◆ Task prompt ◆
Output, word for word, every line from the start of the listing down to and including the line that contains "pointing along +Z."; include nothing else.

◆ Data excerpt ◆

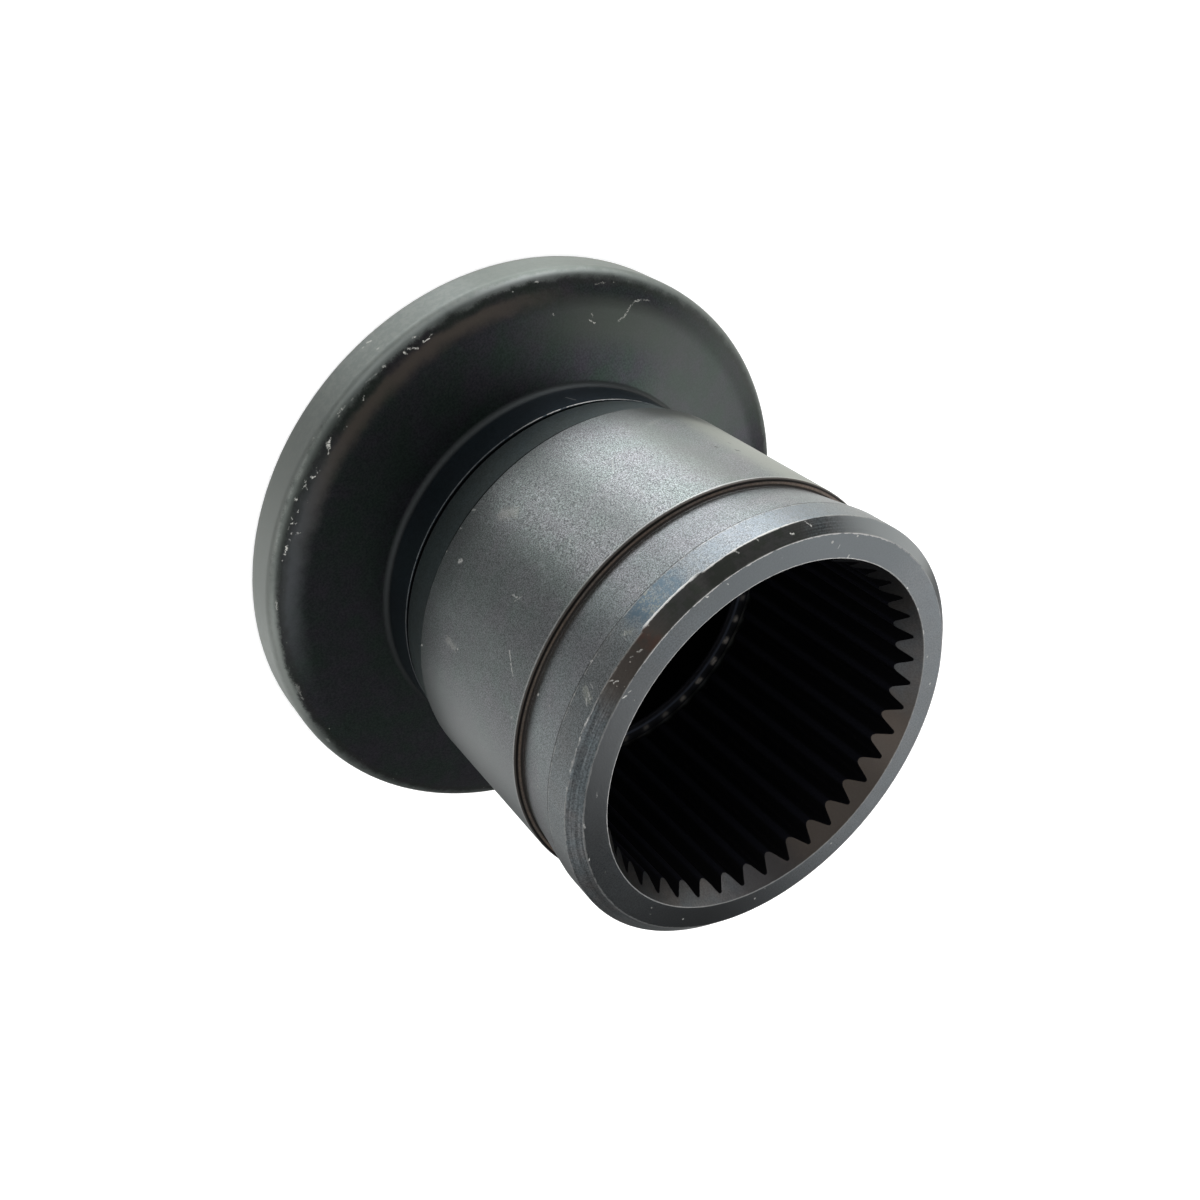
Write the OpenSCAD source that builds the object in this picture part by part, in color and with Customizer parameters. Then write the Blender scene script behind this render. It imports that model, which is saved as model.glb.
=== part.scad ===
// Flange coupling: a one-piece blackened steel sleeve with a splined bore,
// turned from a forging. It stands on the flat back of its flange, with the
// origin at the centre of that face and the splined mouth pointing along +Z.

/* [Flange] */
// Outside diameter of the flange
flange_d = 112; // [95:1:140]
// Thickness of the flange where its front face meets the neck
flange_root_h = 12.7; // [11:0.1:18]
// Thickness the sloping front face would reach at the outside diameter
flange_rim_h = 9.1; // [7:0.1:10.5]
// Radius of the round corner between the front face and the rim
rim_corner_r = 2.2; // [1:0.1:3]
// Width of the gently curved band inside that corner
rim_band_w = 3.6; // [2:0.1:6]
// Extra slope of that band at the rim, in degrees
rim_band_slope = 9; // [4:1:14]
// Radius of the curve that joins the band to the front face
rim_band_r = 16; // [8:1:20]
// Fillet between the neck and the front face
neck_fillet_r = 1.2; // [0.5:0.1:1.6]

/* [Neck] */
// How far the neck lies below the seat, on the radius
neck_inset = 1.7; // [1:0.1:3]
// Length of the neck, from the front face to the undercut
neck_h = 7.7; // [5:0.1:14]
// Width of the undercut between the neck and the taper
undercut_w = 0.85; // [0.5:0.05:1.5]
// Depth of the undercut below the neck
undercut_depth = 1.1; // [0.5:0.1:2]
// Chamfer on the neck's edge at the undercut
undercut_chamfer = 0.25; // [0.1:0.05:0.5]
// Length of the taper between the undercut and the seat
taper_h = 8.45; // [5:0.05:14]
// How far the taper falls over its length, on the radius
taper_drop = 1.4; // [0.6:0.1:2.5]

/* [Seat] */
// Diameter of the ground seat
seat_d = 75; // [73:0.1:90]
// Length of the ground seat
seat_h = 31.65; // [20:0.05:60]
// Height of the small step down from the seat to the taper
seat_step = 0.2; // [0.1:0.05:0.3]

/* [Retaining groove] */
// Length of the ramp that runs down to the groove's foot
ramp_h = 9.4; // [5:0.1:14]
// Depth of the groove at its foot
groove_depth = 1.3; // [0.6:0.1:1.8]
// Fillet at the groove's foot
groove_fillet_r = 0.4; // [0.2:0.1:0.6]
// Radial size of the chamfer on the seat's edge at the groove
seat_chamfer = 0.3; // [0.1:0.05:0.4]
// Length of that chamfer along the axis
seat_chamfer_h = 0.55; // [0.2:0.05:1]
// Length of the collar between the ramp and the mouth chamfer
collar_h = 4.9; // [2:0.1:10]

/* [Mouth] */
// Radial size of the outside chamfer at the mouth
mouth_chamfer = 2; // [1:0.1:2.4]
// Length of the outside chamfer along the axis
mouth_chamfer_h = 1.8; // [1:0.1:3]
// How far the lead-in cone opens past the bottoms of the spaces
lead_in_margin = 0.8; // [0.3:0.1:1.5]
// Angle of the lead-in cone from the axis, in degrees
lead_in_angle = 28; // [20:1:45]

/* [Internal spline] */
// Number of teeth
teeth = 39; // [36:1:42]
// Pitch diameter, where a tooth and a space are equally wide
pitch_d = 59.4; // [56:0.1:62]
// Pressure angle at the pitch diameter, in degrees
pressure_angle = 45; // [40:1:46]
// Height of a tooth inside the pitch circle
addendum = 0.6; // [0.4:0.05:0.8]
// Depth of a space outside the pitch circle
dedendum = 0.9; // [0.6:0.05:0.95]
// Length from the mouth face to the far ends of the teeth
spline_h = 42.4; // [25:0.1:48]

/* [Rear bore] */
// Width of the relief between the teeth and the shoulder
relief_w = 2; // [1:0.1:4]
// Depth of the relief below the bottoms of the spaces
relief_depth = 0.3; // [0.2:0.1:1]
// How far the shoulder stands in from the tooth tips
shoulder_step = 1.6; // [1:0.1:6]
// Chamfer on the shoulder's inner edge
shoulder_chamfer = 0.4; // [0.2:0.1:0.8]
// Chamfer at the back face
rear_chamfer = 1; // [0.5:0.1:2]

/* [Hidden] */

// Full turn of a revolved surface, and the largest step along a rounded corner
$fn = 180;
corner_step = 9;
corner_steps_min = 3;
// How far a cutter runs past the face that it opens
past = 1;

flange_r = flange_d / 2;
seat_r = seat_d / 2;
neck_r = seat_r - neck_inset;
taper_large_r = seat_r - seat_step;
taper_small_r = taper_large_r - taper_drop;
groove_r = seat_r - groove_depth;
undercut_r = min(neck_r, taper_small_r) - undercut_depth;

// Heights above the back face, each stacked on the one before
undercut_z = flange_root_h + neck_h;
taper_z = undercut_z + undercut_w;
seat_z = taper_z + taper_h;
groove_z = seat_z + seat_h + seat_chamfer_h;
collar_z = groove_z + ramp_h;
mouth_chamfer_z = collar_z + collar_h;
mouth_z = mouth_chamfer_z + mouth_chamfer_h;

// The front face falls away from the neck in a straight cone, then a little
// faster over the band beside the rim
face_slope = atan((flange_root_h - flange_rim_h) / (flange_r - neck_r));
band_start_r = flange_r - rim_corner_r - rim_band_w;
band_start_z = flange_root_h - (band_start_r - neck_r) * tan(face_slope);
rim_z = band_start_z - (flange_r - band_start_r) * tan(face_slope + rim_band_slope);

// Spline radii and the rounded nose of a tooth
pitch_r = pitch_d / 2;
tip_r = pitch_r - addendum;
root_r = pitch_r + dedendum;
base_r = pitch_r * cos(pressure_angle);
tooth_pitch = 360 / teeth;
flank_steps = 2;
nose_steps = 4;
nose_tilt = pressure_at(tip_r) + tooth_half(tip_r);
nose_turn = 90 - nose_tilt;
nose_half_w = tip_r * sin(tooth_half(tip_r));
nose_r = nose_half_w / (sin(nose_turn) - (1 - cos(nose_turn)) * tan(nose_tilt));
flank_start_r = norm([tip_r + nose_r * (1 - cos(nose_turn)), nose_r * sin(nose_turn)]);

spline_z = mouth_z - spline_h;
shoulder_z = spline_z - relief_w;
relief_r = root_r + relief_depth;
rear_bore_r = tip_r - shoulder_step;
lead_in_r = root_r + lead_in_margin;

// Involute of an angle, in degrees
function involute(a) = tan(a) * 180 / PI - a;

// Pressure angle where a flank crosses a radius
function pressure_at(r) = acos(base_r / r);

// Half the angle that a tooth takes up at a radius
function tooth_half(r) =
    tooth_pitch / 4 - involute(pressure_angle) + involute(pressure_at(r));

function polar(r, a) = [r * cos(a), r * sin(a)];

// One side of a tooth, from the root of the space to the start of the nose
function flank(side) = [
    for (i = [0 : flank_steps])
        let (r = root_r + (flank_start_r - root_r) * i / flank_steps)
        polar(r, side * tooth_half(r))
];

// The rounded nose, between the two flanks
function nose() = [
    for (i = [1 : nose_steps - 1])
        let (a = nose_turn * (2 * i / nose_steps - 1))
        [tip_r + nose_r * (1 - cos(a)), nose_r * sin(a)]
];

function reversed(list) = [for (i = [len(list) - 1 : -1 : 0]) list[i]];

function turned(p, a) = [p.x * cos(a) - p.y * sin(a), p.x * sin(a) + p.y * cos(a)];

// Outline of the splined hole: every tooth in turn, with a space on +X
function spline_outline() = [
    for (i = [0 : teeth - 1])
        for (p = concat(flank(-1), nose(), reversed(flank(1))))
            turned(p, (i + 0.5) * tooth_pitch)
];

function unit(v) = v / norm(v);

// The points that replace corner p, between its neighbours a and b, when it
// is rounded to radius r
function corner(a, p, b, r) =
    let (
        u = unit(a - p),
        v = unit(b - p),
        half = acos(u * v) / 2,
        centre = p + unit(u + v) * r / sin(half),
        from = p + u * r / tan(half),
        swing = 180 - 2 * half,
        side = sign(u.x * v.y - u.y * v.x),
        steps = max(corner_steps_min, ceil(swing / corner_step))
    )
    [for (i = [0 : steps]) centre + turned(from - centre, -side * swing * i / steps)];

// An outline from points [x, y, radius], with each radius above 0 rounded
function rounded(list) = [
    for (i = [0 : len(list) - 1])
        let (
            n = len(list),
            xy = function (k) [list[k % n].x, list[k % n].y]
        )
        each list[i].z > 0
            ? corner(xy(i + n - 1), xy(i), xy(i + 1), list[i].z)
            : [xy(i)]
];

// Half section of the blank, from the axis outwards
function section() = rounded([
    [0, 0, 0],
    [flange_r, 0, 0],
    [flange_r, rim_z, rim_corner_r],
    [band_start_r, band_start_z, rim_band_r],
    [neck_r, flange_root_h, neck_fillet_r],
    [neck_r, undercut_z - undercut_chamfer, 0],
    [neck_r - undercut_chamfer, undercut_z, 0],
    [undercut_r, undercut_z, 0],
    [undercut_r, taper_z, 0],
    [taper_small_r, taper_z, 0],
    [taper_large_r, seat_z, 0],
    [seat_r, seat_z, 0],
    [seat_r, groove_z - seat_chamfer_h, 0],
    [seat_r - seat_chamfer, groove_z, 0],
    [groove_r, groove_z, groove_fillet_r],
    [seat_r, collar_z, 0],
    [seat_r, mouth_chamfer_z, 0],
    [seat_r - mouth_chamfer, mouth_z, 0],
    [0, mouth_z, 0]
]);

module blank() {
    rotate_extrude() polygon(section());
}

// The splined hole, open at the mouth
module spline_hole() {
    translate([0, 0, spline_z])
        linear_extrude(spline_h + past) polygon(spline_outline());
}

// Cone that guides a shaft into the teeth and bevels their ends
module lead_in() {
    reach = (lead_in_r - tip_r) / tan(lead_in_angle) + past;
    slope = tan(lead_in_angle);
    translate([0, 0, mouth_z - reach])
        cylinder(
            h = reach + past,
            r1 = lead_in_r - reach * slope,
            r2 = lead_in_r + past * slope
        );
}

// Groove in which the teeth run out, in front of the shoulder
module relief() {
    translate([0, 0, shoulder_z]) cylinder(h = relief_w, r = relief_r);
}

// Plain bore through the flange, chamfered at both ends
module rear_bore() {
    translate([0, 0, -past]) cylinder(h = shoulder_z + 2 * past, r = rear_bore_r);
    translate([0, 0, shoulder_z - shoulder_chamfer])
        cylinder(
            h = shoulder_chamfer + past,
            r1 = rear_bore_r,
            r2 = rear_bore_r + shoulder_chamfer + past
        );
    translate([0, 0, -past])
        cylinder(
            h = rear_chamfer + past,
            r1 = rear_bore_r + rear_chamfer + past,
            r2 = rear_bore_r
        );
}

module flange_coupling() {
    color([0.2, 0.21, 0.21])
        difference() {
            blank();
            spline_hole();
            lead_in();
            relief();
            rear_bore();
        }
}

flange_coupling();
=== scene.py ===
"""Looks of the flange coupling: one turned steel piece, blackened, oiled and worn, on a pale floor."""

import math

import bpy
from mathutils import Matrix, Vector


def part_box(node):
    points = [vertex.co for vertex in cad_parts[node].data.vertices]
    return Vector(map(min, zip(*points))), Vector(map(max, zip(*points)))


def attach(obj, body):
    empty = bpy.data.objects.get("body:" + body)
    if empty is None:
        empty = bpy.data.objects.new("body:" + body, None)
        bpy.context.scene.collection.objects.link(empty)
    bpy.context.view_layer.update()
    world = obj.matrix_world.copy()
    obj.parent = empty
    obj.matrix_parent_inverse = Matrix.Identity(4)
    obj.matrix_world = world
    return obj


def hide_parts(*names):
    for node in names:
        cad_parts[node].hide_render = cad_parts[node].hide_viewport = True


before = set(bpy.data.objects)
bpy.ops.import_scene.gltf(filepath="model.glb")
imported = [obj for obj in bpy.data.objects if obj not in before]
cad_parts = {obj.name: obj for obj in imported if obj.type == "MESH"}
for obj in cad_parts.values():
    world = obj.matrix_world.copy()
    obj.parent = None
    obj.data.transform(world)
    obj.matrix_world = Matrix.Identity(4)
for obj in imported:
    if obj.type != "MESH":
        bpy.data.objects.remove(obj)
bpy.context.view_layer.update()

MM = 0.001
NODE = "flange_coupling"

# Sizes in millimetres. The part's box in model.glb gives the flange's radius and the mouth's height
_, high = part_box(NODE)
FLANGE_R = high.x / MM
MOUTH_Z = high.z / MM
FLANGE_ROOT_Z = 12.7
FLANGE_RIM_Z = 9.1
RIM_CORNER_R = 2.2
RIM_BAND_W = 3.6
RIM_BAND_SLOPE = math.radians(9)
RIM_BAND_R = 16
NECK_FILLET_R = 1.2
SEAT_R = 37.5
NECK_R = SEAT_R - 1.7
NECK_H = 7.7
UNDERCUT_W = 0.85
UNDERCUT_DEPTH = 1.1
UNDERCUT_CHAMFER = 0.25
TAPER_H = 8.45
TAPER_LARGE_R = SEAT_R - 0.2
TAPER_SMALL_R = TAPER_LARGE_R - 1.4
SEAT_H = 31.65
SEAT_CHAMFER = 0.3
SEAT_CHAMFER_H = 0.55
GROOVE_R = SEAT_R - 1.3
GROOVE_FILLET_R = 0.4
RAMP_H = 9.4
COLLAR_H = 4.9
MOUTH_R = SEAT_R - 2
REAR_CHAMFER = 1
TEETH = 39
PITCH_R = 29.7
PRESSURE_ANGLE = math.radians(45)
TIP_R = PITCH_R - 0.6
ROOT_R = PITCH_R + 0.9
LEAD_IN_R = ROOT_R + 0.8
LEAD_IN_ANGLE = math.radians(28)
RELIEF_R = ROOT_R + 0.3
SPLINE_Z = MOUTH_Z - 42.4
SHOULDER_Z = SPLINE_Z - 2
SHOULDER_CHAMFER = 0.4
REAR_BORE_R = TIP_R - 1.6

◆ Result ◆
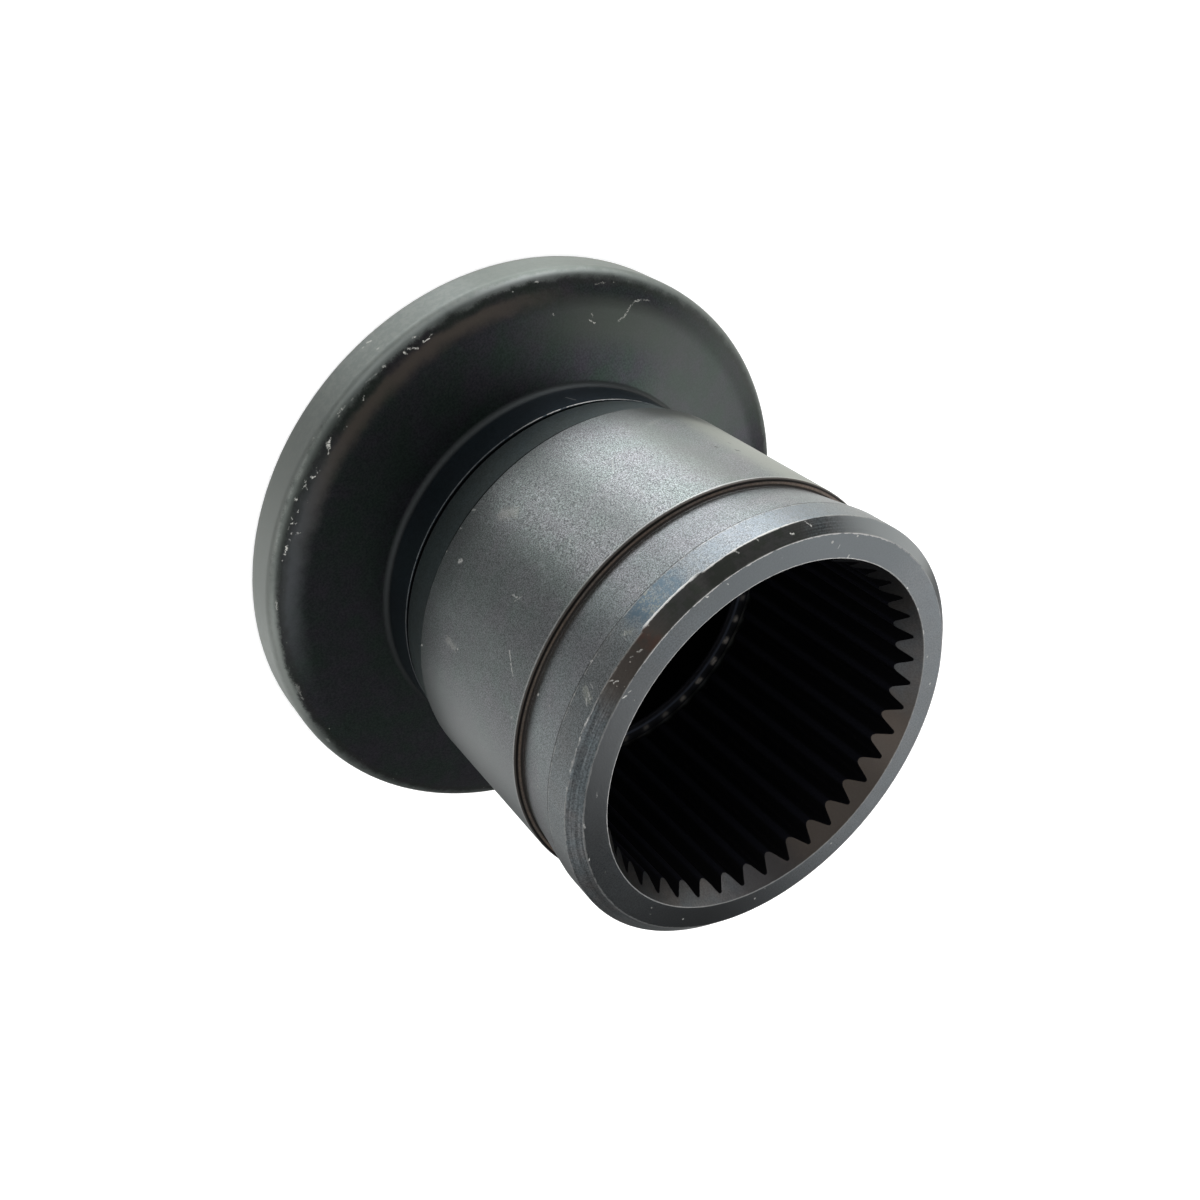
Write the OpenSCAD source that builds the object in this picture part by part, in color and with Customizer parameters. Then write the Blender scene script behind this render. It imports that model, which is saved as model.glb.
=== part.scad ===
// Flange coupling: a one-piece blackened steel sleeve with a splined bore,
// turned from a forging. It stands on the flat back of its flange, with the
// origin at the centre of that face and the splined mouth pointing along +Z.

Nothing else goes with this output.